* _WRITTEN REQUEST_
Give every line below again, exactly.

[Object modeling scripts]
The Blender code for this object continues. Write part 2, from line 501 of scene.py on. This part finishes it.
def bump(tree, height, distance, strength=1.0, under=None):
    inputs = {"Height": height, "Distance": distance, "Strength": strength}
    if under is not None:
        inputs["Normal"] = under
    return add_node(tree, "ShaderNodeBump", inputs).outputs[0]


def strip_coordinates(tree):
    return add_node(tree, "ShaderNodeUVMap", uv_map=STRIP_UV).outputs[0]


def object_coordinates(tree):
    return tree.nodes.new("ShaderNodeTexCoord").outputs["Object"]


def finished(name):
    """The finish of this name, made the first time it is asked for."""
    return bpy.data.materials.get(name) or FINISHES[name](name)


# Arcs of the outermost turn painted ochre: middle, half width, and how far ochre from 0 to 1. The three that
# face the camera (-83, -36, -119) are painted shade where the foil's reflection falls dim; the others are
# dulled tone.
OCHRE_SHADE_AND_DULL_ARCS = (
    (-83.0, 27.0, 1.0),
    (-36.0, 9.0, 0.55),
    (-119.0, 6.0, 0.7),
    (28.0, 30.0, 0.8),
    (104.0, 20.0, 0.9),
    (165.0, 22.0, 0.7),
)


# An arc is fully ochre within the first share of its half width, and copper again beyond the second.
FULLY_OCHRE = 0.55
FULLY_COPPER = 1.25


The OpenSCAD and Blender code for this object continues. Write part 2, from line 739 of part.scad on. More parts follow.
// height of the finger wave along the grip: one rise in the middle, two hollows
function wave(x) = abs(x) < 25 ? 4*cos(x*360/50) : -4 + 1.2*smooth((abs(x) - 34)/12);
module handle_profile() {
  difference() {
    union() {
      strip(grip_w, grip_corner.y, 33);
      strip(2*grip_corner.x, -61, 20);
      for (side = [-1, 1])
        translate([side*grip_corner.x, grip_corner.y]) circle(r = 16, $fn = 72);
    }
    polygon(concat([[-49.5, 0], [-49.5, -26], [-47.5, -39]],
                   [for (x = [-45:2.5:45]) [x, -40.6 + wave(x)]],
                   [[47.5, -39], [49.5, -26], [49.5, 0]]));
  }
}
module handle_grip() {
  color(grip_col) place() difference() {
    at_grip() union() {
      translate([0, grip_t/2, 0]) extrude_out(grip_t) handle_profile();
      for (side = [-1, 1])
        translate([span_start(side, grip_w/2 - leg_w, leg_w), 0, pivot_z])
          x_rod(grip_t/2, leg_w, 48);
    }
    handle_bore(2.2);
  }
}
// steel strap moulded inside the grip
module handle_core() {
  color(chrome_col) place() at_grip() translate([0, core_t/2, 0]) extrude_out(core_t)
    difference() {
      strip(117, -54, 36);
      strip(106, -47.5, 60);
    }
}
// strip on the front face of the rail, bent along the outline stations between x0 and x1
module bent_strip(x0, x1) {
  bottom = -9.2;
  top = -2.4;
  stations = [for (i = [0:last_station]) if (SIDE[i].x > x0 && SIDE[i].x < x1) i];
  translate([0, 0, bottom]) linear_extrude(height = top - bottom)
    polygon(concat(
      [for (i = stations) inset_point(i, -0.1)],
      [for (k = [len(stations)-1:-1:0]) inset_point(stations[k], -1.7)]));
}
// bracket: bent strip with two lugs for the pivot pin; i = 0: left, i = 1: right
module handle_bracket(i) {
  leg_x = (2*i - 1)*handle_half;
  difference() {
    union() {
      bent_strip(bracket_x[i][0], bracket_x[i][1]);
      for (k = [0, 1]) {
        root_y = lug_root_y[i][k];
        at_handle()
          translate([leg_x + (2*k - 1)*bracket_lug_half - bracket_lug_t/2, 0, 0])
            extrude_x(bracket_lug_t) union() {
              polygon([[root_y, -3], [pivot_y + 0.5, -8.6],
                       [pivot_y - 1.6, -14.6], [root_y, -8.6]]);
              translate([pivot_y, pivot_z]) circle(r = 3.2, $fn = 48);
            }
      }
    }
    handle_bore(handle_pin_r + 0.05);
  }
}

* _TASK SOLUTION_
The Blender code for this object continues. Write part 2, from line 501 of scene.py on. This part finishes it.
def bump(tree, height, distance, strength=1.0, under=None):
    inputs = {"Height": height, "Distance": distance, "Strength": strength}
    if under is not None:
        inputs["Normal"] = under
    return add_node(tree, "ShaderNodeBump", inputs).outputs[0]


def strip_coordinates(tree):
    return add_node(tree, "ShaderNodeUVMap", uv_map=STRIP_UV).outputs[0]


def object_coordinates(tree):
    return tree.nodes.new("ShaderNodeTexCoord").outputs["Object"]


def finished(name):
    """The finish of this name, made the first time it is asked for."""
    return bpy.data.materials.get(name) or FINISHES[name](name)


# Arcs of the outermost turn painted ochre: middle, half width, and how far ochre from 0 to 1. The three that
# face the camera (-83, -36, -119) are painted shade where the foil's reflection falls dim; the others are
# dulled tone.
OCHRE_SHADE_AND_DULL_ARCS = (
    (-83.0, 27.0, 1.0),
    (-36.0, 9.0, 0.55),
    (-119.0, 6.0, 0.7),
    (28.0, 30.0, 0.8),
    (104.0, 20.0, 0.9),
    (165.0, 22.0, 0.7),
)


# An arc is fully ochre within the first share of its half width, and copper again beyond the second.
FULLY_OCHRE = 0.55
FULLY_COPPER = 1.25


The OpenSCAD and Blender code for this object continues. Write part 2, from line 739 of part.scad on. More parts follow.
// height of the finger wave along the grip: one rise in the middle, two hollows
function wave(x) = abs(x) < 25 ? 4*cos(x*360/50) : -4 + 1.2*smooth((abs(x) - 34)/12);
module handle_profile() {
  difference() {
    union() {
      strip(grip_w, grip_corner.y, 33);
      strip(2*grip_corner.x, -61, 20);
      for (side = [-1, 1])
        translate([side*grip_corner.x, grip_corner.y]) circle(r = 16, $fn = 72);
    }
    polygon(concat([[-49.5, 0], [-49.5, -26], [-47.5, -39]],
                   [for (x = [-45:2.5:45]) [x, -40.6 + wave(x)]],
                   [[47.5, -39], [49.5, -26], [49.5, 0]]));
  }
}
module handle_grip() {
  color(grip_col) place() difference() {
    at_grip() union() {
      translate([0, grip_t/2, 0]) extrude_out(grip_t) handle_profile();
      for (side = [-1, 1])
        translate([span_start(side, grip_w/2 - leg_w, leg_w), 0, pivot_z])
          x_rod(grip_t/2, leg_w, 48);
    }
    handle_bore(2.2);
  }
}
// steel strap moulded inside the grip
module handle_core() {
  color(chrome_col) place() at_grip() translate([0, core_t/2, 0]) extrude_out(core_t)
    difference() {
      strip(117, -54, 36);
      strip(106, -47.5, 60);
    }
}
// strip on the front face of the rail, bent along the outline stations between x0 and x1
module bent_strip(x0, x1) {
  bottom = -9.2;
  top = -2.4;
  stations = [for (i = [0:last_station]) if (SIDE[i].x > x0 && SIDE[i].x < x1) i];
  translate([0, 0, bottom]) linear_extrude(height = top - bottom)
    polygon(concat(
      [for (i = stations) inset_point(i, -0.1)],
      [for (k = [len(stations)-1:-1:0]) inset_point(stations[k], -1.7)]));
}
// bracket: bent strip with two lugs for the pivot pin; i = 0: left, i = 1: right
module handle_bracket(i) {
  leg_x = (2*i - 1)*handle_half;
  difference() {
    union() {
      bent_strip(bracket_x[i][0], bracket_x[i][1]);
      for (k = [0, 1]) {
        root_y = lug_root_y[i][k];
        at_handle()
          translate([leg_x + (2*k - 1)*bracket_lug_half - bracket_lug_t/2, 0, 0])
            extrude_x(bracket_lug_t) union() {
              polygon([[root_y, -3], [pivot_y + 0.5, -8.6],
                       [pivot_y - 1.6, -14.6], [root_y, -8.6]]);
              translate([pivot_y, pivot_z]) circle(r = 3.2, $fn = 48);
            }
      }
    }
    handle_bore(handle_pin_r + 0.05);
  }
}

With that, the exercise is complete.